Porosity is one of the most common internal defects in die-castings. It manifests as circular or oval holes within or on the surface of the die-casting, typically 0.1-2mm in diameter. In severe cases, it can be observed with the naked eye. Porosity is primarily caused by: air or gas being drawn into the molten metal during the injection process (e.g., an insufficiently filled die-casting chamber or excessively fast injection speeds leading to turbulent flow); poor mold venting (e.g., clogged or insufficiently deep venting slots); and excessive gas content in the molten metal (e.g., incomplete degassing during smelting). For example, in aluminum alloy die-casting, if the chamber is less than 40% full, the high-speed flow of the molten metal can easily form vortices, entraining large amounts of air and causing a porosity exceeding 5% within the die-casting. Porosity reduces the density and mechanical properties of die-castings and can lead to leaks in parts requiring tightness, such as hydraulic valve blocks. Solutions include: optimizing injection parameters (such as increasing the chamber filling degree to 60%-80% and reducing the high-speed injection speed); adding mold exhaust grooves (depth 0.05-0.1mm, width 5-10mm); and strengthening the degassing of the molten metal during smelting (such as using rotary jet degassing to reduce the hydrogen content to below 0.1ml/100g).
Shrinkage porosity (or shrinkage cavities) are loose, porous defects within die-cast parts caused by insufficient shrinkage feeding during solidification. They are typically found in thicker wall areas or hot spots (such as corners and protrusions). Shrinkage porosity is primarily caused by an improper solidification sequence (thick wall areas solidify last, lacking shrinkage feeding); insufficient injection pressure or short hold times, which prevent effective shrinkage feeding of the solidifying metal; and uneven mold cooling, resulting in slow cooling in certain areas. For example, in thick-walled flanges of automobile engine blocks, if the cooling channel is more than 30mm from the surface, slow cooling can easily lead to shrinkage porosity, resulting in airtightness test failure. Shrinkage porosity reduces the strength and sealing properties of die-cast parts and, in severe cases, can cause the part to fracture under stress. Solutions include: optimizing the mold cooling system (adding cooling water channels at hot spots, 20-25 mm away from the surface); increasing the holding pressure (specific pressure 80-120 MPa) and holding time (holding time increases by 0.5-1 second for every 1 mm increase in wall thickness); and adopting a sequential solidification process (controlling the solidification sequence through local heating or cooling).
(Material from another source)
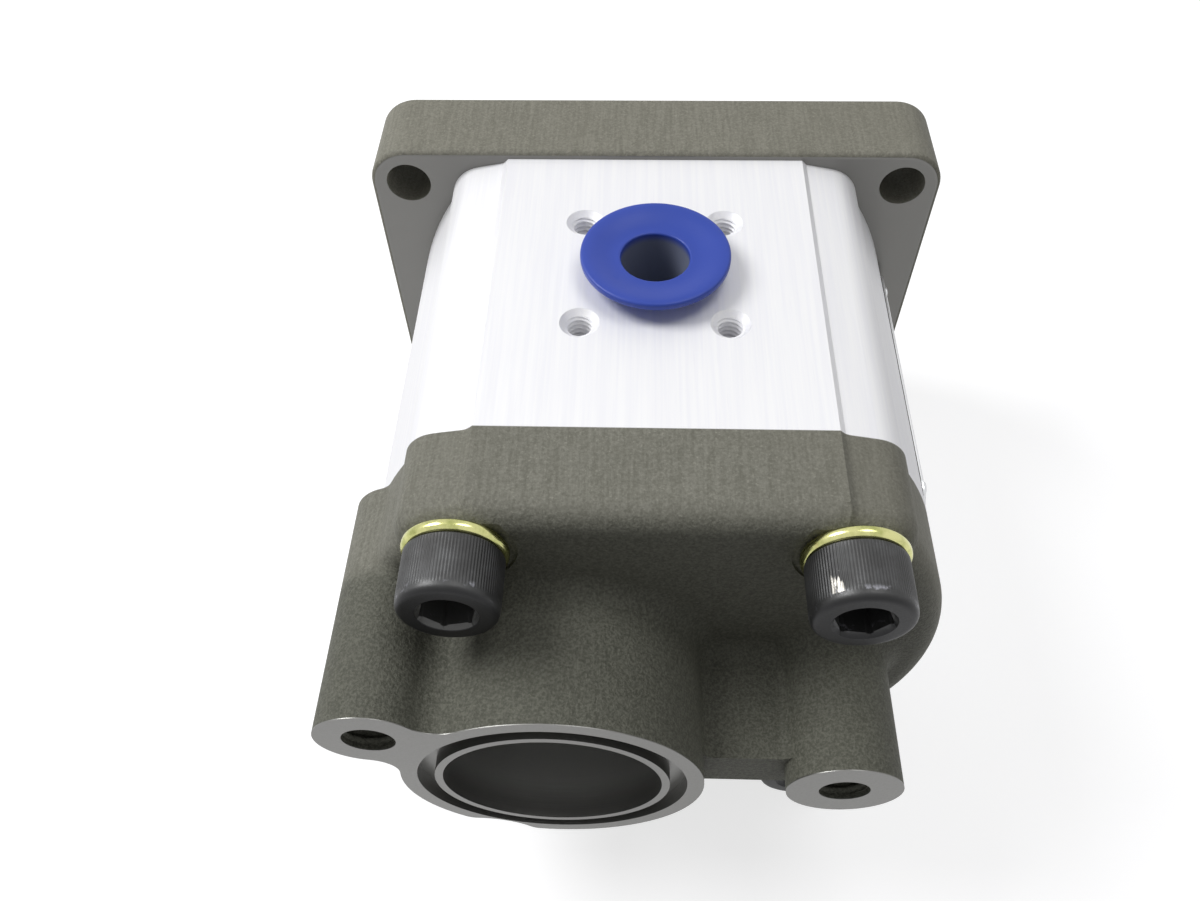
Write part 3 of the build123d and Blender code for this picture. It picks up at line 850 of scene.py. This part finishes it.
inletHole = {
    "wall": 4.25,
    "pitch": 1.5,
    "depth": 0.5,
    "long": 15.0,
    "sunk": 0.9,
    "lug": (-59.4, 15.9),       # x and z of each hole
    "post": (17.1, -1.9),
}
portHole = {
    "wall": 2.5,
    "pitch": 1.0,
    "depth": 0.38,
    "long": 11.0,
    "sunk": 1.1,
    "span": 26.0,               # between the four holes, each way
}
inletStart = boxOf("rear_cover")[0][1] + inletHole["sunk"]
for name in ("lug", "post"):
    tappedSleeve(f"inlet_thread_{name}", inletHole, inletHole[name], inletStart,
                 inletStart + inletHole["long"], aroundY, coverIron)
portEnd = boxOf("pump_body")[1][2] - portHole["sunk"]
plugLow, plugHigh = boxOf("port_plug")
for number, (sideX, sideY) in enumerate(((-1, 1), (1, 1), (-1, -1), (1, -1)), start=1):
    centre = ((plugLow[0] + plugHigh[0]) / 2 + sideX * portHole["span"] / 2,
              (plugLow[1] + plugHigh[1]) / 2 + sideY * portHole["span"] / 2)
    tappedSleeve(f"port_thread_{number}", portHole, centre, portEnd - portHole["long"],
                 portEnd, aroundZ, bodyAluminium)
print("threads made")


# Nut and threaded end of the drive shaft.
shaftNut = {
    "across": 19.0,
    "bore": 6.05,
    "mouth": 0.6,           # bevel of the bore
    "bevel": 30.0,          # degrees of the corner chamfer
    "bevelStart": 9.35,     # radius where it meets the face
    "bevelDepth": 1.6,
    "bevelRows": 25,
    "turnPoints": 360,
}
shaftEnd = {
    "core": 6.0,
    "crest": 0.32,
    "pitch": 1.5,
    "plain": 1.3,           # without thread, at the end
    "fade": 0.6,
    "under": 0.5,           # where the thread starts, inside the nut
    "skin": (0.01, 0.002),  # of the thread's root and its lining over the core
}


def chamferedNut():
    # Hexagon whose radius is held below a cone near either face, so its corners are bevelled.
    low, high = boxOf("shaft_nut")
    thick, mouthBevel = high[1] - low[1], shaftNut["mouth"]
    angle = turnAround(shaftNut["turnPoints"])
    hexagon = hexRadius(shaftNut["across"], angle)
    fromFace = np.linspace(0, shaftNut["bevelDepth"], shaftNut["bevelRows"])
    depth = np.concatenate([fromFace, [thick - shaftNut["bevelDepth"]], thick - fromFace[::-1]])
    nearest = np.minimum(depth, thick - depth)[:, None]
    cone = shaftNut["bevelStart"] + nearest / np.tan(math.radians(shaftNut["bevel"]))
    outside = np.minimum(hexagon[None, :], cone)
    bore = np.full((1, len(angle)), shaftNut["bore"])
    mouth = bore + mouthBevel
    radius = np.concatenate([bore, mouth, outside, mouth, bore])
    ends = np.array([mouthBevel, 0.0]), np.array([0.0, -mouthBevel])
    y = np.concatenate([low[1] + ends[0], low[1] + depth, high[1] + ends[1]])[:, None]
    points = aroundY(radius, y, angle[None, :], 0.0, 0.0)
    piece = makePiece("drive_nut", [(points, True, True)], nutZinc, "drive_gear",
                      sharpAngle=30.0)
    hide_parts("shaft_nut")


def shaftThread():
    # Thread on the shaft's end outside the nut: the core's radius plus the thread's form.
    end = boxOf("drive_gear_shaft")[1][1] - shaftEnd["plain"]
    start = boxOf("shaft_nut")[1][1] - shaftEnd["under"]
    angle = turnAround(thread["shaftPoints"])[None, :]
    along = threadRows(start, end, shaftEnd["pitch"])
    ease = np.clip((end - along) / shaftEnd["fade"], 0, 1)
    rise = shaftEnd["crest"] * ease * threadForm(along, angle, shaftEnd["pitch"])
    rootSkin, liningSkin = shaftEnd["skin"]
    outside = shaftEnd["core"] + rootSkin + rise
    inside = np.full_like(outside[:1], shaftEnd["core"] + liningSkin)
    radius = np.concatenate([outside, inside, inside])
    place = np.concatenate([along, along[-1:], along[:1]])
    points = aroundY(radius, place, angle, 0.0, 0.0)
    makePiece("shaft_thread", [(points, True, True)], gearSteel, "drive_gear",
              sharpAngle=60.0)


chamferedNut()
shaftThread()
print("nut and shaft thread made")


# Bare plate on the body's side.
sidePlate = {
    "front": -20.0,
    "back": -78.5,
    "halfHeight": 14.0,
    "corner": 2.0,
    "thickness": 0.8,
    "clear": 0.01,                  # over the body's side
    "edgeShare": (1.0, 0.994),      # of the outline, for the two rows of the rounded edge
    "edgeDrop": (0.15, 0.03),       # of those rows below the top
    "topShare": 0.99,
    "outlinePoints": 160,
    "rings": 9,
    "pin": 1.5,
    "pinRise": 0.5,
    "pinFoot": 0.1,
    "pinInset": 3.2,
    "pinPoints": 24,
    "pinRows": 6,
}


def roundedOutline(halfY, halfZ, corner, count):
    # Points evenly round a rectangle, whose sides come from two clipped triangle waves, then each
    # pulled to the corner radius from the nearest point of the rectangle inset by it.
    turn = np.linspace(0, 4, count, endpoint=False)
    wave = np.stack([np.abs((turn + shift) % 4 - 2) - 1 for shift in (1, 0)])
    half = np.array([[halfY], [halfZ]])
    sharp = half * np.clip(2 * wave, -1, 1)
    inner = np.clip(sharp, corner - half, half - corner)
    away = sharp - inner
    return inner + corner * away / np.hypot(*away)


def barePlate():
    # Rings from the middle of the underside out to the edge and back in over the top, each point
    # laid on the side's cylinder and lifted by its height above it. Each pin is a dome whose
    # height above the side is a cosine of the way out from its middle.
    centreX = boxOf("pump_body")[1][0] - sideRadius
    top = sidePlate["thickness"]
    middleY = (sidePlate["front"] + sidePlate["back"]) / 2
    halfY, halfZ = (sidePlate["front"] - sidePlate["back"]) / 2, sidePlate["halfHeight"]
    y, z = roundedOutline(halfY, halfZ, sidePlate["corner"], sidePlate["outlinePoints"])
    out = np.linspace(0, 1, sidePlate["rings"])
    back = out[::-1] * sidePlate["topShare"]
    share = np.concatenate([out, sidePlate["edgeShare"], back])[:, None]
    edgeLift = top - np.array(sidePlate["edgeDrop"])
    lift = np.concatenate([0 * out, edgeLift, 0 * out + top])[:, None] + sidePlate["clear"]
    z, y = share * z[None, :], middleY + share * y[None, :]
    x = centreX + np.sqrt((sideRadius + lift) ** 2 - z ** 2)
    grids = [(np.stack([x, y, z], -1), False, True)]
    angle = turnAround(sidePlate["pinPoints"])[None, :]
    dome = np.linspace(0, 1, sidePlate["pinRows"])[:, None] * np.pi / 2
    foot = [[sidePlate["pinFoot"]], [sidePlate["pinFoot"]]]
    rise = np.concatenate([top + sidePlate["pinRise"] * np.cos(dome), foot])
    reach = sidePlate["pin"] * np.concatenate([np.sin(dome), [[1.0]], [[0.0]]])
    for sideY in (-1, 1):
        for sideZ in (-1, 1):
            pinY = middleY + sideY * (halfY - sidePlate["pinInset"]) + reach * np.cos(angle)
            pinZ = sideZ * (halfZ - sidePlate["pinInset"])
            pinX = centreX + np.sqrt((sideRadius + rise) ** 2 - pinZ ** 2) + 0 * angle
            pin = np.stack([pinX, pinY, pinZ + reach * np.sin(angle)], -1)
            grids.append((pin, False, True))
    makePiece("side_plate", grids, plateAluminium, "housing", sharpAngle=30.0)


barePlate()
print("side plate made")


# Floor, light and camera.
white = rgb(1.0, 1.0, 1.0)
stage = {
    "reach": 3.0,           # metres each way
    "paper": rgb(0.45, 0.45, 0.46),
    "paperGlow": 0.72,
    "skyWhite": 1.0,
    "skyLight": 0.22,
}
lampTarget = (-0.015, -0.06, 0.0)       # metres, as are the lamps' places and sizes
lamps = {
    "leftLamp": {"place": (-0.70, 0.10, 0.80), "size": 0.5, "watts": 8.4},
    "rightLamp": {"place": (0.30, 0.05, 1.0), "size": 0.5, "watts": 2.6},
}


def paperFloor():
    # Square under the part. It glows only for the rays that show it, so it lights nothing.
    bottom, reach = cadBox[0][2], stage["reach"]
    mesh = bpy.data.meshes.new("floor")
    corners = [(x * reach, y * reach, bottom) for x, y in ((-1, -1), (1, -1), (1, 1), (-1, 1))]
    mesh.from_pydata(corners, [], [(0, 1, 2, 3)])
    floor = bpy.data.objects.new("floor", mesh)
    bpy.context.scene.collection.objects.link(floor)
    finish = Finish("paper", Roughness=1.0, Specular_IOR_Level=0.0, Base_Color=stage["paper"],
                    Emission_Color=white)
    finish.feed(Emission_Strength=finish.seenDirectly() * stage["paperGlow"])
    mesh.materials.append(finish.material)


def softSky():
    # White for the rays that show it, and dimmer as a light.
    world = bpy.data.worlds.new("sky")
    bpy.context.scene.world = world
    world.use_nodes = True
    sky = NodeTree(world.node_tree)
    strength = sky.node("ShaderNodeMapRange", links={"Value": sky.seenDirectly(),
                                                     "To Min": stage["skyLight"],
                                                     "To Max": stage["skyWhite"]})
    background = sky.tree.nodes["Background"]
    background.inputs["Color"].default_value = white
    sky.tree.links.new(strength.socket, background.inputs["Strength"])


def softLamp(name, values):
    lamp = bpy.data.lights.new(name, "AREA")
    lamp.shape, lamp.size, lamp.energy = "DISK", values["size"], values["watts"]
    holder = bpy.data.objects.new(name, lamp)
    holder.location = values["place"]
    aim = Vector(lampTarget) - Vector(values["place"])
    holder.rotation_euler = aim.to_track_quat("-Z", "Y").to_euler()
    bpy.context.scene.collection.objects.link(holder)


view = {
    "place": (-19.225, -185.714, 167.863),      # millimetres
    "down": 52.957,                              # degrees below the horizon
    "yaw": -2.955,
    "roll": -1.542,
    "lens": 30.41,
    "sensor": 36.0,
    "clipStart": 0.01,                           # metres
}


def placeCamera():
    # Looks along the heading and tilt, then rolls about that line.
    down, yaw, roll = (math.radians(view[key]) for key in ("down", "yaw", "roll"))
    flat = math.cos(down)
    ahead = Vector((math.sin(yaw) * flat, math.cos(yaw) * flat, -math.sin(down)))
    level = Vector((math.cos(yaw), -math.sin(yaw), 0))
    upright = level.cross(ahead)
    right = math.cos(roll) * level + math.sin(roll) * upright
    above = math.cos(roll) * upright - math.sin(roll) * level
    lens = bpy.data.cameras.new("camera")
    lens.lens, lens.sensor_width, lens.clip_start = view["lens"], view["sensor"], view["clipStart"]
    camera = bpy.data.objects.new("camera", lens)
    turn = Matrix((right, above, -ahead)).transposed().to_4x4()
    camera.matrix_world = Matrix.Translation(Vector(view["place"]) * mm) @ turn
    bpy.context.scene.collection.objects.link(camera)
    bpy.context.scene.camera = camera


paperFloor()
softSky()
for name, values in lamps.items():
    softLamp(name, values)
placeCamera()
bpy.context.scene.view_settings.view_transform = "Standard"
print("stage set")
A cold shut is a linear or irregular defect that appears on or within a die-cast part. It manifests as a distinct demarcation line between two strands of molten metal that is not fully fused, often accompanied by scale inclusions. Cold shuts are primarily caused by insufficient molten metal fluidity (e.g., low temperature, unsuitable alloy composition); slow filling speeds that result in excessive cooling of the molten metal during filling; and low mold temperatures that cause the molten metal to solidify rapidly upon contact with the mold. For example, in zinc alloy die-casting, if the molten metal temperature is below 400°C, the mold temperature is below 120°C, and the filling speed is below 2 m/s, cold shuts are more likely to occur in thin-walled areas. Cold shuts reduce the strength of die-cast parts and can become a source of fracture in stressed areas. Solutions include: increasing the molten metal temperature (e.g., to 650-680°C for aluminum alloys); increasing the mold preheat temperature (preheating the mold to 200-250°C for aluminum alloys); increasing the filling speed (for thin-walled parts, increase the filling speed to 5-8 m/s); and optimizing the gating system to avoid excessive molten metal diversion or excessively long flow rates.
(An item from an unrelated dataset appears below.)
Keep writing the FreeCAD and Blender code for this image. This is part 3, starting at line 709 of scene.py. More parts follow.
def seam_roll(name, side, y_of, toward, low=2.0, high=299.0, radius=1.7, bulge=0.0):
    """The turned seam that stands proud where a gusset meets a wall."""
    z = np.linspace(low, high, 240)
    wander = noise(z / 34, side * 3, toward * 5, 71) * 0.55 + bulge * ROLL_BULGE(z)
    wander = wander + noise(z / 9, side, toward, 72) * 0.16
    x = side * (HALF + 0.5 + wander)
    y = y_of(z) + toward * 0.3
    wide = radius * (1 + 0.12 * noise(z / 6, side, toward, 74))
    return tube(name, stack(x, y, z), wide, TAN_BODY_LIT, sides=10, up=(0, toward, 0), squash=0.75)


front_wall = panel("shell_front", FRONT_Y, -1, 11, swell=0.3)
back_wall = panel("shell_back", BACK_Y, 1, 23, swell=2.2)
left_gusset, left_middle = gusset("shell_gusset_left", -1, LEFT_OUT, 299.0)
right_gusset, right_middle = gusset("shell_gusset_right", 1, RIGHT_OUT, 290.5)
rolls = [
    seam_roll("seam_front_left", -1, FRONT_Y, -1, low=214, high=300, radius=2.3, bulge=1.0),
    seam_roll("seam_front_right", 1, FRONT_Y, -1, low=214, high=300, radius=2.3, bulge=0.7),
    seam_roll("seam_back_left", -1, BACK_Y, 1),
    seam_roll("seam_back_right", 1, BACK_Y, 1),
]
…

Burrs are excess metal produced on die-cast parts, such as parting surfaces and slider mating surfaces. They appear as thin, flaky projections along the edges and are primarily caused by excessive or uneven mold clearance, insufficient clamping force, or excessive injection pressure. For example, if the mold parting surface has worn out due to long-term use, with a clearance exceeding 0.05mm, or if the clamping force is less than 1.2 times the injection force, flash can easily form on the parting surface. Burrs not only affect the appearance and assembly of the die-cast part, but can also cause scratches to operators and increase cleaning costs. Solutions include: adjusting the mold clearance by repairing the mold (keeping it within 0.01-0.03mm); increasing the clamping force (ensuring that the clamping force is ≥ injection force × 1.2); and reducing the injection pressure (while ensuring proper fill).
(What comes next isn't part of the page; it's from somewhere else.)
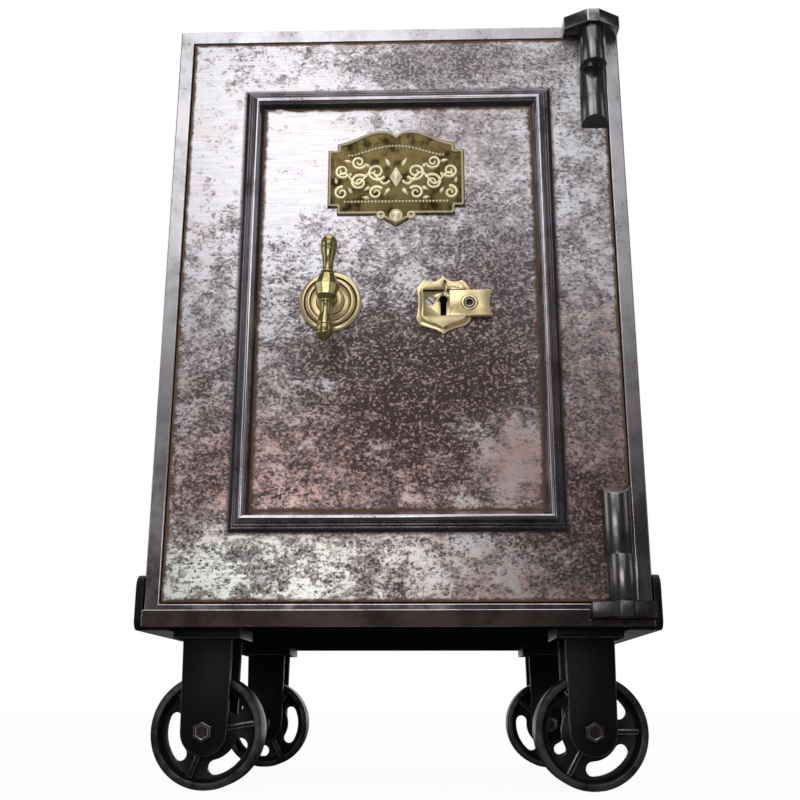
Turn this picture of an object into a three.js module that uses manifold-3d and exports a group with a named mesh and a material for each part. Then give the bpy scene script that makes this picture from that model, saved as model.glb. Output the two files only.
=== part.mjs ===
// Iron strongbox with a hinged door, bolt work and key lock, standing on a four-wheeled trolley.
// Millimetres, +Z up. The door faces -Y, and the hinges are on the +X side.
import * as THREE from 'three';
import { mergeVertices } from 'three/addons/utils/BufferGeometryUtils.js';
import Module from 'manifold-3d';

const wasm = await Module();
wasm.setup();

// Clearances
const seatGap = 0.25;        // between pieces that are riveted, screwed or laid together
const runGap = 0.3;          // round pieces that turn or slide
const doorEdgeGap = 1.2;     // all round the door plate
const knuckleGap = 0.5;      // running gap between lug and knuckle

// Body: an 18 by 24 by 18 inch case
const bodyWidth = 457.2;
const bodyHeight = 609.6;
const bodyDepth = 457.2;
const wallThickness = 9.5;
const backThickness = 9.5;
const frameBar = 14.4;       // face width of the front frame
const frameDepth = 38;

// Trolley
const wheelRadius = 50.7;
const wheelTread = 32;
const wheelSides = 32;       // facets round the tread
const wheelInset = 54.3;      // from the side of the body to the middle of a wheel
const frontWheelSetback = 54.8;
const rearWheelSetback = 43;
const rimThickness = 6.4;
const webThickness = 7;
const hubRadius = 12.5;
const hubLength = 42.6;
const slotInnerRadius = 25.8;
const slotOuterRadius = 38.8;
const slotSpan = 79;         // degrees
const ribWidth = 5.5;
const ribHeight = 8.5;       // from the middle of the web
const axleRadius = 6;
const boltHeadFlats = 16;
const boltHeadHeight = 6.5;
const nutHeight = 8;
const boltEndLength = 2;     // past the nut
const forkSideRoom = 0.5;    // between the hub and the fork
const forkWidth = 45.5;      // at the crown
const forkEndRadius = 21.2;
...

Cracks are fracture defects on or within die-castings, appearing as linear or network-like gaps. They can be categorized as hot cracks and cold cracks. Hot cracks occur at the end of solidification of the molten metal, when tensile stresses exceed the material’s high-temperature strength due to hindered shrinkage. They are commonly found at corners and thick-thin transitions in castings. Causes include unacceptable alloy composition (such as excessive levels of impurities), excessive mold constraints, and rapid cooling rates. Cold cracks occur after the die-casting cools to room temperature due to excessive internal stresses. They are commonly found in rigid areas. Causes include internal stress concentration, improper heat treatment processes, and insufficient material toughness. For example, magnesium alloy die-castings with an Fe content exceeding 0.01% are prone to hot cracking during solidification. Aluminum alloy die-castings may also develop cold cracks if the aging temperature is too high (over 200°C) during T6 heat treatment. Solutions include: strictly controlling alloy composition (e.g., Fe ≤ 0.005% in magnesium alloy); optimizing mold structure and reducing constraints (e.g., increasing fillets and avoiding sharp corners); rationally designing heat treatment processes; and eliminating internal stress (e.g., low-temperature annealing).
Methods for detecting die-casting defects include visual inspection, nondestructive testing (such as X-ray and ultrasonic testing), metallographic analysis, and mechanical property testing. By systematically analyzing the causes of defects and implementing improvements in mold design, process parameters, and material control, the defect rate can be effectively reduced and the quality of die-castings improved. For example, a die-casting of an automobile transmission housing had a pass rate of only 70% due to porosity and shrinkage. By optimizing the exhaust system, increasing hold time and pressure, and strengthening smelting degassing, the pass rate was increased to over 95%, significantly reducing production costs.